Consumers often say that they favor mandatory labeling of GMOs, but surveys have indicated that consumers rarely consider the costs of labeling and rarely even understand what GMOs are (imagining, for example, that chemicals have been added). In countries where GMO labeling is not mandatory, government officials have argued that mandatory labeling would send a frightening message that GMOs are unsafe. But foods labeled "organic" by the USDA cannot contain GMOs, and meat certified as "organic" cannot come from animals raised with antibiotics or which have been fed GMO plants. In June, 2013 Connecticut became the first State to mandate labeling of GMOs. But the law stipulated that mandated labeling could not take effect before four adjoining states with a population of more than 20 million passed similar legislation. Connecticut did not want to be the single state with a costly regulatory burden which would disadvantage Connecticut. Just over a week later Maine became the second state to pass a similar anti-GMO bill.
Genetically modified mosquitos have the potential to eliminate diseases such as malaria and dengue. Criticisms that genomic insertion is random and therefore unpredictable is technologically obsolete. But the objection that non-GM mosquitos will eventually regain predominance in the environment — and that no laboratory experiment can replicate the results of mosquitos in the wild — has more merit [AMERICAN JOURNAL OF TROPICAL DISEASE AND HYGENE; Knols,BGJ; 77(6 Suppl):232-242 (2007)]. But fear of unintended consequences based on speculation could prevent the adoption of all technologies. When unintended consequences result from new technologies, this creates a new problem which yet newer technologies will need to solve. There are no guarantees in life.
A notable anti-GMO book, is GENETIC ROULETTE by Jeffrey Smith and a notable pro-GMO book is MENDEL IN THE KITCHEN by Nina Fedoroff — both of which I purchased and studied in order to see both sides of the story. When I mentioned the title of Smith's book to a geneticist, he said that the phrase could be applied to sexual reproduction.
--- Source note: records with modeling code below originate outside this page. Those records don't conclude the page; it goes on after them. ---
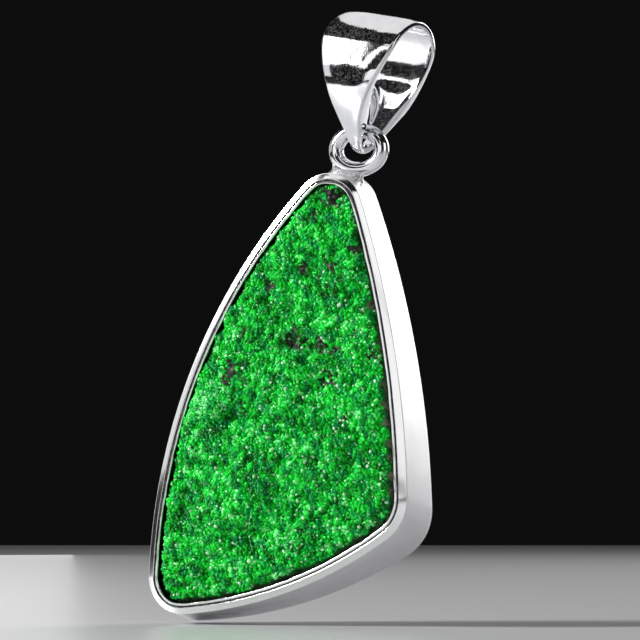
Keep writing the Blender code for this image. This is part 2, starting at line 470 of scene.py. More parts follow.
@dataclass(frozen=True)
class PolishedSilver(Finish):
    """Polished silver with fine scratches, faint smears and a thin mottled film of dust."""

    colour: Colour = (0.93, 0.93, 0.94)
    smeared: Colour = (0.86, 0.87, 0.9)
    gloss: tuple[float, float] = (0.05, 0.16)
    smear_size: float = 2.2
    speck_size: float = 0.2
    blotch_size: float = 1.3
    film: float = 0.1
    scratch_size: float = 0.12
    scratch_stretch: Triple = (1.0, 1.0, 0.06)
    scratch_turn: Triple = (0.0, 35.0, 20.0)
    scratch_depth: float = 0.0012
    dent_size: float = 1.8
    dent_depth: float = 0.02

    def sockets(self, shading: Shading) -> dict[str, Fill]:
        """Smears tint and dull the metal, and the film, specks times blotches, takes a little of it away.

        Args:
            shading: The material's node tree.

        Returns:
            What fills each of the shader's sockets that is set.
        """
        smear = shading.noise(self.smear_size, 4.0, 0.6)
        specks = shading.spread(shading.noise(self.speck_size, 4.0, 0.75), 0.46, 0.62)
        blotches = shading.spread(shading.noise(self.blotch_size, 3.0, 0.6), 0.36, 0.6, 0.25, 1.0)
        dust = shading.sum("MULTIPLY", specks, blotches)
        place = shading.place(self.scratch_stretch, self.scratch_turn)
        scratches = shading.spread(shading.noise(self.scratch_size, 2.0, 0.5, place), 0.45, 0.75)
        dents = shading.bump(shading.noise(self.dent_size, 2.0), self.dent_depth)
        smeared = scaled(self.colour, self.smeared)
        return {
            "Base Color": shading.mix(shading.spread(smear, 0.35, 0.7), self.colour, smeared),
            "Roughness": shading.spread(smear, 0.35, 0.72, *self.gloss),
            "Metallic": shading.spread(dust, 0.0, 1.0, 1.0, 1.0 - self.film),
            "Normal": shading.bump(scratches, self.scratch_depth, dents),
        }


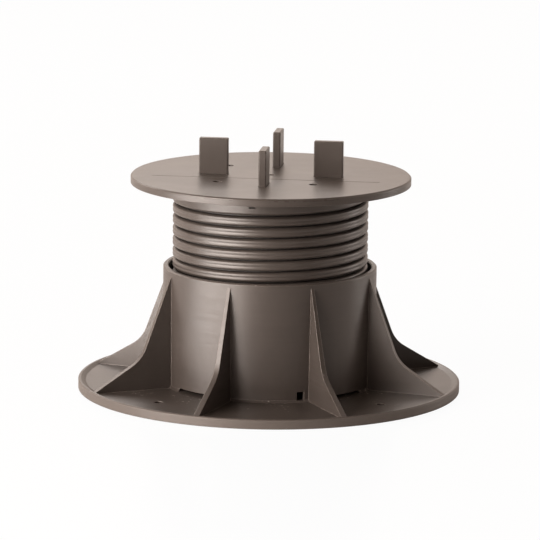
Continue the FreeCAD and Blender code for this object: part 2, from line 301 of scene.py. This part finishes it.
    def _radius_mask(self) -> bpy.types.NodeTree:
        """Finds a ring of the surface by its distance from the pedestal's axis.

        Returns:
            The group. It puts out a share that goes from 0 at one radius to 1 at the other.
        """
        layout, given, made = self._new(
            GroupName.RADIUS_MASK,
            {"From": ("NodeSocketFloat", 0.05), "To": ("NodeSocketFloat", 0.06)},
            {"Share": "NodeSocketFloat"},
        )
        flat = layout.add("ShaderNodeVectorMath", operation="MULTIPLY")
        flat.inputs[1].default_value = (1.0, 1.0, 0.0)
        layout.join(layout.add("ShaderNodeTexCoord").outputs["Object"], flat.inputs[0])
        length = layout.add("ShaderNodeVectorMath", operation="LENGTH")
        layout.join(flat.outputs[0], length.inputs[0])
        ramp = layout.add("ShaderNodeMapRange", interpolation_type="SMOOTHSTEP")
        layout.join(length.outputs["Value"], ramp.inputs["Value"])
        layout.join(given.outputs["From"], ramp.inputs["From Min"])
        layout.join(given.outputs["To"], ramp.inputs["From Max"])
        layout.join(ramp.outputs["Result"], made.inputs["Share"])
        return layout.tree

    def _grit(self) -> bpy.types.NodeTree:
        """Pale grains and scuffs that gather in patches on faces that look up.

        Returns:
            The group. It puts out the share of grains, before any limit by place.
        """
        layout, given, made = self._new(
            GroupName.GRIT,
            {"Grain Scale": ("NodeSocketFloat", 520.0), "Patch Scale": ("NodeSocketFloat", 60.0),
             "Amount": ("NodeSocketFloat", 0.6)},
            {"Share": "NodeSocketFloat"},
        )
        place = layout.add("ShaderNodeTexCoord").outputs["Object"]
        parts = layout.add("ShaderNodeSeparateXYZ")
        layout.join(layout.add("ShaderNodeNewGeometry").outputs["Normal"], parts.inputs[0])
        level = layout.ramp(parts.outputs["Z"], low=0.5, high=0.9)
        grains = layout.add("ShaderNodeTexNoise", Detail=3.0, Roughness=0.6)
        patches = layout.add("ShaderNodeTexNoise", Detail=2.0, Roughness=0.5)
        for node, scale in ((grains, "Grain Scale"), (patches, "Patch Scale")):
            layout.join(place, node.inputs["Vector"])
            layout.join(given.outputs[scale], node.inputs["Scale"])
        grain_share = layout.ramp(grains.outputs["Fac"], low=0.62, high=0.66)
        patch_share = layout.ramp(patches.outputs["Fac"], low=0.5, high=0.62)
        share = layout.maths("MULTIPLY", layout.maths("MULTIPLY", grain_share, patch_share), level)
        share = layout.maths("MULTIPLY", share, given.outputs["Amount"], clamp=True)
        layout.join(share, made.inputs["Share"])
        return layout.tree

    def place(self, layout: Layout, name: GroupName, **values: object) -> bpy.types.Node:
        """Puts a group into a material.

        Args:
            layout: The material's layout.
            name: Which effect.
            **values: Values of the group's inputs, with underscores for spaces.

        Returns:
            The group's node in that material.
        """
        node = layout.add("ShaderNodeGroup")
        node.node_tree = self.trees[name]
        for label, value in values.items():
            node.inputs[label.replace("_", " ")].default_value = value
        return node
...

Adoption of GMO foods is not the result of Monsanto being a gigantic profit-hungry corportation. Instead, Monsanto products have been adopted by farmers wishing to increase their yeilds while reducing their pesticide use. An indication of American opposition to GMOs is the fact that Monsanto failed to get Bt wheat or Bt potatoes into the market. Activist groups and the wheat industry opposed Bt wheat, and McDonald's refused to sell French fries made with Bt potatoes.The Consumers Union (which publishes the magazine CONSUMER REPORTS) lobbied heavily in favor of the Connecticut GMO labeling law. The Consumers Union does not want to ban GMOs, but wants GMOs subjected to similar FDA regulation as is required for new drug approval.